The most important political response has been the socialisation of the losses of financial institutions. The “Geithner doctrine” in the US provided an assurance that no systemically important group would be allowed to fail. In Europe, markets interpreted the statement by Mario Draghi, European Central Bank president, that he would do “whatever it takes” as an affirmation that, however imprudent the policies of governments and banks in the eurozone, EU institutions would come up with the cash in the end.

The combination of useless regulation, irrelevant regulation and state guarantees met the perceived needs of regulators and the industry itself by creating an appearance of activity while reinforcing the status quo. But the inevitable result was that the crises kept coming.

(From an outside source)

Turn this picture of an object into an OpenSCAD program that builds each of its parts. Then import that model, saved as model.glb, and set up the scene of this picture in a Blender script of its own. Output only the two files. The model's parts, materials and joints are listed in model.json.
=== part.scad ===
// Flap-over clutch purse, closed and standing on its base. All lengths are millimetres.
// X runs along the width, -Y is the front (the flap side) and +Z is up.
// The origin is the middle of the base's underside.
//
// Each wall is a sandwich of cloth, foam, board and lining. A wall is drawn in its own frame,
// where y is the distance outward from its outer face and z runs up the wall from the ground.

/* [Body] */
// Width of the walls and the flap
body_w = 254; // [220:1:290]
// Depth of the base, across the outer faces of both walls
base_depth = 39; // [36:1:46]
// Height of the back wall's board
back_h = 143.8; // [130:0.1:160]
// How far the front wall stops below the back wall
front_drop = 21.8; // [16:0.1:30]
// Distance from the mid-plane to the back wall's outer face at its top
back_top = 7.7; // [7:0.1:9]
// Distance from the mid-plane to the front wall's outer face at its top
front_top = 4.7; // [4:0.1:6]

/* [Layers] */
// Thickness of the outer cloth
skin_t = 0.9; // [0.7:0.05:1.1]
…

An effective package of reform has three central interlinked components: resolution of failed institutions; restructuring of financial conglomerates; and substantial recapitalisation of the whole sector. And these issues are – belatedly – becoming part of public debate.

The principle of resolution should be that neither political democracy nor economic efficiency can tolerate institutions too big to fail. That requires realistic plans to break up struggling cross-border institutions and the capacity to impose losses on uninsured creditors as well as shareholders. Most of all, it demands recognition that, in banking as in the rest of the market economy, the normal fate of failed commercial institutions is to be wound up.

This goes hand-in-hand with structural reform; too complex to fail is no more acceptable than too big to fail. Separation of retail and investment banking will reduce the cross-subsidy arising from mingling taxpayer-guaranteed deposits with speculative exposures, and limit contamination of the everyday business of financial intermediation by the culture of trading.

And, as a recent book by Anat Admati and Martin Hellwig explains, banks need more capital – lots more capital, not minimal provision based on a pseudoscientific calculation of risk-weighted assets. Neither regulators nor management can assess accurately how much a bank really needs. The only safe bank is one with more capital than it could possibly require. Like banks of old.

In other industries, this is taken for granted. BP had sufficient capital to withstand the Deepwater Horizon incident, not because the energy company or its regulators anticipated such an event but because it had enough capital to withstand the most costly disaster to hit any company anywhere. We will have effective reform of financial services only when we stop thinking everything about them – from capital structure to regulatory mechanisms to remuneration – is sui generis.